This week we sat down with Marc de Kuyper, an 11th generation distiller in the DeKuyper Distillery. de Kuyper spoke to us about his company’s launch of Mandarine Napoleon XO, a limited-edition of their Mandarine Napoleon line made with rare, aged cognac. We covered a number of topics including my love of lychee and DeKuyper’s Kwai Feh liqueur that is currently unavailable in the United States.
Drink of the Week (DOTW): How does it feel to be an 11th generation distiller?
Marc de Kuyper (MD): That is a common question but a complicated answer. The heritage is passed along to the next generation. However, when working for the company, it is harder for family members to get jobs there because of the spotlight. There is a formal structure – I had nine interviews with the advisory members who are all non-family members. It’s outside the family’s power or influence to hire people. I made the choice to work for the company when I was a teenager and I was really interested in the industry – how to make products, what is used to make products and the flavors. I was particularly intrigued with the flavors. I have a sense of pride and energy that comes from contributing to the heritage of the company.
DOTW: How did you end up in the United States?
MD: You need to have the best talent running the company. DeKuyper was starting a new venture in the United States and it was a personal goal to have a position outside the Europe. We are starting a new venture to promote our high-end spirits and liqueurs. We have a hand-crafted Genever that DeKuyper purchased a year ago. The Genever ranges from one year to 15 year in age and everything is done by hand from the distilling to the bottling to the labeling. We feel that this would be a good fit for the rising gin trend in the United States. Would like to launch in the United States this year and want to have own identity.
DOTW: Tell us about Mandarine Napoleon and how DeKuyper came to purchase the brand.
MD: Mandarine Napoleon was an overnight decision. It was created by a chemist and the family kept the brand for 5 generations. DeKuyper had worked with them in a number of markets over the years. There was no successor to the company in the family and they offered it to DeKuyper. It was a brilliant opportunity. It’s a wonderful product.
DOTW: Did you make any changes to Mandarine Napoleon?

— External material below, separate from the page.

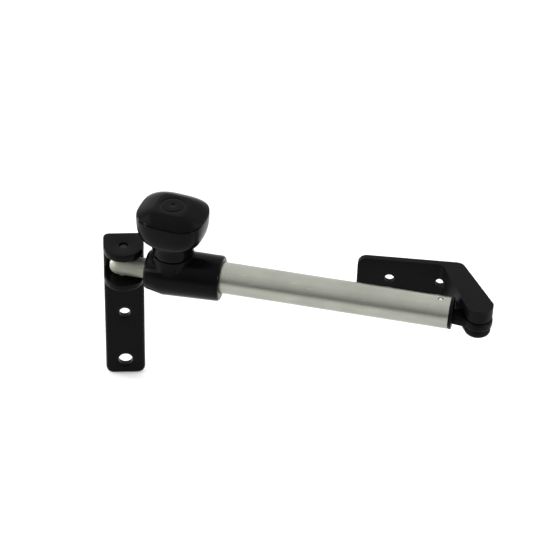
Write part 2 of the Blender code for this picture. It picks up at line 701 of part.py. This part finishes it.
def add_window_bracket(window_axis):
    front = WINDOW_PLATE_BACK - WINDOW_PLATE_THICK
    bracket_mesh = prism("window_bracket", window_plan(), WINDOW_PLATE_LOW, WINDOW_TOP)
    bracket = add_part("window_bracket", bracket_mesh, window_axis,
                       make_material("window_black", BLACK, 0.3))
    outline = rounded_rectangle(WINDOW_PLATE_LEFT, -WINDOW_PLATE_LEFT, WINDOW_PLATE_LOW,
                                WINDOW_TOP, WINDOW_CORNER)
    face = upright(prism("face", outline, -2 * WINDOW_PLATE_BACK, 2 * WINDOW_PLATE_BACK))
    combine(bracket, add_cutter("window_face", face, window_axis), "INTERSECT")
    beyond = 2 * UPPER_LUG_RADIUS
    below_mesh = box("below", (-3 * beyond, -beyond, 2 * WINDOW_PLATE_LOW),
                     (beyond, front - GAP, WINDOW_LOW + WINDOW_EDGE))
    combine(bracket, add_cutter("window_below_arm", below_mesh, window_axis), "DIFFERENCE")
    slot_mesh = box("slot", (-3 * beyond, -beyond, 2 * WINDOW_PLATE_LOW),
                    (beyond, SLOT_BACK, TAB_HIGH + WASHER_THICK + 2 * GAP))
    slot = add_cutter("window_slot", slot_mesh, window_axis)
    slot.rotation_euler = (0.0, 0.0, SLOT_TURN)
    combine(bracket, slot, "DIFFERENCE")
    round_edges(bracket, WINDOW_EDGE, segments=3)
    lug = add_cutter("window_lower_lug", prism("lug", lower_lug_outline(), WINDOW_LOW,
                                               TAB_LOW - GAP), window_axis)
    lug.rotation_euler = (0.0, 0.0, WINDOW_ARM_TURN)
    round_edges(lug, LOWER_LUG_EDGE, segments=3)
    combine(bracket, lug, "UNION")
    bore = cylinder("bore", PIN_HOLE, 2 * WINDOW_LOW, WINDOW_TOP - WINDOW_PIN_COVER, 24)
    combine(bracket, add_cutter("window_pin_bore", bore, window_axis), "DIFFERENCE")
    for place in WINDOW_SCREW_X:
        hole = moved(upright(cylinder("hole", WINDOW_SCREW_RADIUS, -2 * WINDOW_PLATE_THICK,
                                      2 * WINDOW_PLATE_THICK, 28)),
                     x=place, y=WINDOW_PLATE_BACK, z=WINDOW_SCREW_Z)
        combine(bracket, add_cutter("window_screw_hole", hole, window_axis), "DIFFERENCE")


def add_window_fittings(window_axis):
    pin = pin_outline(PIN_RADIUS, WINDOW_LOW + PIN_FOOT_SINK, WINDOW_TOP - WINDOW_PIN_COVER - GAP)
    turned("window_pivot_pin", pin, False, window_axis,
           make_material("window_pin_steel", STEEL, 0.35, 1.0), steps=24)
    low = TAB_HIGH + GAP
    washer = ring_outline(PIN_HOLE, WASHER_RADIUS, low, low + WASHER_THICK)
    turned("window_washer", washer, True, window_axis,
           make_material("washer_black", SOFT_BLACK, 0.5), steps=32)


def build():
    add_wall_bracket()
    add_wall_pivot()
    arm = make_axis("arm_axis", (0.0, -PIVOT_DEPTH, ARM_HEIGHT), ARM_YAW)
    add_inner_rod(arm)
    add_rod_fittings(arm)
    add_outer_tube(arm)
    add_clamp_housing(arm)
    add_housing_fittings(arm)
    add_end_plug(arm)
    add_plug_fittings(arm)
    pad_axis = make_axis("pad_axis", (KNOB_PLACE, 0.0, 0.0), parent=arm)
    add_pressure_pad(pad_axis)
    knob_axis = make_axis("knob_axis", (0.0, 0.0, 0.0), KNOB_YAW, pad_axis)
    add_knob_body(knob_axis)
    add_knob_cap(knob_axis)
    add_knob_fittings(knob_axis)
    window_axis = make_axis("window_axis", (PIVOT_SPAN, 0.0, 0.0), WINDOW_YAW - ARM_YAW, arm)
    add_window_bracket(window_axis)
    add_window_fittings(window_axis)


build()
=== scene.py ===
"""Looks for the telescoping friction stay: finishes, knob mouldings, studio and camera."""

import bmesh
import bpy
import json
from math import atan2, cos, pi, radians, sin
from mathutils import Matrix, Vector

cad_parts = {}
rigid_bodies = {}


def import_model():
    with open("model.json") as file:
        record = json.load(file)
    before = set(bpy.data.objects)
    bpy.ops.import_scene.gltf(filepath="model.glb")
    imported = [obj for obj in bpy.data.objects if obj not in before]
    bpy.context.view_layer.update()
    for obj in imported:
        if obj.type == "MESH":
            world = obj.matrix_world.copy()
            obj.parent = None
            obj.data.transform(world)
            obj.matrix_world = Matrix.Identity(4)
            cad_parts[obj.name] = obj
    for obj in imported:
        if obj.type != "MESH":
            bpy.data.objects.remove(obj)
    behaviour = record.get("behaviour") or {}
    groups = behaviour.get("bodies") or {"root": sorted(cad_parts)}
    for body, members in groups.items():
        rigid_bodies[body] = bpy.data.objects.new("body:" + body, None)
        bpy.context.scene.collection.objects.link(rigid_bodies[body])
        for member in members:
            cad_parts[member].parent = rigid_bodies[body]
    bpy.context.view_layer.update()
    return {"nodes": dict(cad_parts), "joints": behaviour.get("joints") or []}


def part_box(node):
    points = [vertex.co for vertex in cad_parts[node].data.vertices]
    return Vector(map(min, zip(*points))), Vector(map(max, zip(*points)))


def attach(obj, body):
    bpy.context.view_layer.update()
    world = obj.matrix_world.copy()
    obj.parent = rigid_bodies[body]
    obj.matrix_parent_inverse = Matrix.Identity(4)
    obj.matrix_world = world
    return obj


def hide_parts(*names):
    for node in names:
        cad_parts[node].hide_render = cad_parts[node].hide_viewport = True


for item in list(bpy.data.objects):
    bpy.data.objects.remove(item, do_unlink=True)
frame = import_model()

MM = 0.001
NODES = frame["nodes"]
JOINTS = {joint["name"]: joint for joint in frame["joints"]}
ARM_AXIS = Vector(JOINTS["telescope"]["axis"])
ARM_YAW = atan2(ARM_AXIS.y, ARM_AXIS.x)

# The knob is drawn about its screw's axis, in its own turned frame, with heights from the
# tube's axis. A plan's squareness is its superellipse's power.
KNOB_CENTRE = Vector(JOINTS["knob_turn"]["pos_m"])
KNOB_YAW = ARM_YAW + radians(-7.0)
KNOB_LENGTH = 34.7 * MM
KNOB_WIDTH = 30.9 * MM
KNOB_SQUARENESS = 3.0
ROUND = 2.0
STEM_RADIUS = 10.6 * MM
BORE_RADIUS = 3.3 * MM
POCKET_RADIUS = 5.2 * MM
BOWL_FOOT_LENGTH = 0.70 * KNOB_LENGTH
BOWL_FOOT_WIDTH = 0.80 * KNOB_WIDTH
FIELD_HALF = 8.8 * MM
FIELD_SQUARENESS = 5.0
GROOVE_RADIUS = 5.75 * MM
GROOVE_DEPTH = 0.36 * MM
DIMPLE_RADIUS = 1.5 * MM
DIMPLE_DEPTH = 0.42 * MM
PLAN_STEPS = 64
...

MD: We weren’t happy with the label. We wanted the label to reflect the heritage of the product. The spirit started with a chemist and Napoleon. The chemist had developed a spirit with mandarin orange peels which reminded Napoleon of his home of Corsica where mandarins grew. Napoloen had a special cognac with him and the chemist added the mandarin spirit and other herbs like cardamon. For the redesign, we changed the yellow ribbon to green and most importantly, just like Napoleon, we turned the fleur de lys upside down. The upside down fleur de lys was Napoleon’s symbol. Instead of creating his own symbol, he took the King of France’s symbol, which had been the fleur de lys, and turned it upside down. Instead of replacing the country’s flags, he had them turn them upside down. The family kept the recipe and founded the company in 1892.
DOTW: How is the Mandarine Napoleon XO different than the Mandarine Napoleon?
MD: We are introducing the XO in the United States market. It’s an exceptional product and we make very limited quantities because there is a limited source of cognac. We have a secret source of cognac which is from the same cognac house that was used to make the original recipe. The Mandarine Napoleon is made in small batches, aged for 18 months and bottled in a special hand blown bottle that is specially treated to achieve the crackle on the bottle. Each bottle is numbered. Only 900 bottles will be available in the US and will retail around $299 a bottle.
DOTW: It’s off topic but are we going to see Kwai Feh, your lychee liqueur that I adore, In the United States?
MD:We are working on a lychee-infused vodka to bring to the United States that will be similar to Kwai Feh. Lychees break down easily and you have to use a special technique to preserve the lychee flavor.
DOTW: What is your favorite cocktail?
MD: The Les Invalids which is named after Napoleon’s burial grounds. The drink is 1/3 Oban Scotch, 1/3 Mandarine Napoleon and 1/3 Sweet Vermouth with dash of angostura, stirred and served over ice like an Old Fashioned.